Deliverable: validated integration patterns, improved operational readiness, and an assurance track (audit + remediation) that supports a transition from sandbox to broader deployment.

Legal & regulatory positioning 

Tessera is designed to remain compatible as stablecoin regulation matures in both the EU and the US.

  • EU (MiCA + Travel Rule): MiCA applies in phases, with the stablecoin titles (ART/EMT) applicable from 30 June 2024 and the broader regime applicable from 30 December 2024. The EBA’s Travel Rule Guidelines under Regulation (EU) 2023/1113 apply from 30 December 2024.

  • US (GENIUS): The GENIUS Act was signed into law on 18 July 2025, establishing a federal framework for payment stablecoins and issuer obligations.

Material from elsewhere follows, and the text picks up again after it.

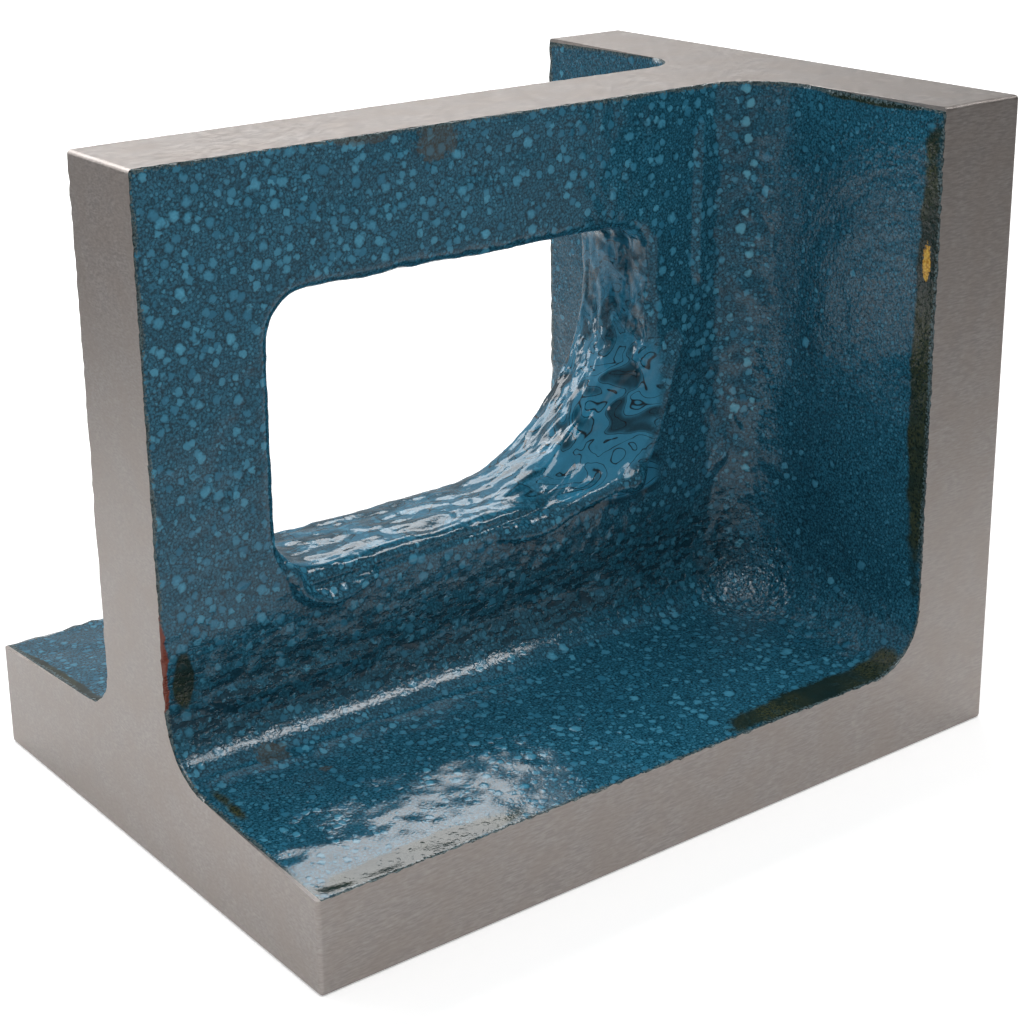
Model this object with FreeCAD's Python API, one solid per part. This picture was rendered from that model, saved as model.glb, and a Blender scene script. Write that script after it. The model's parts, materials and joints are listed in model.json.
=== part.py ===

Tessera’s approach: Tessera keeps the compliance and legal control boundary off-chain, inside the regulated institution, while providing non-custodial on-chain settlement coordination and an evidence trail that maps to internal case or approval IDs. Institutions retain KYC/KYB, sanctions screening, transaction monitoring, and Travel Rule messaging in their existing approved systems. Tessera is designed to remain compatible with issuer-level requirements and token controls (where applicable), without becoming the compliance decision-maker.

Tessera does not custody funds and does not onboard end users. Institutions remain responsible for ensuring that their deployment, governance, and use of Tessera meet applicable regulatory requirements. In practice: the institution decides, authorizes, monitors, and reports; Tessera settles and provides verifiable on-chain evidence that can be linked back to internal records when required.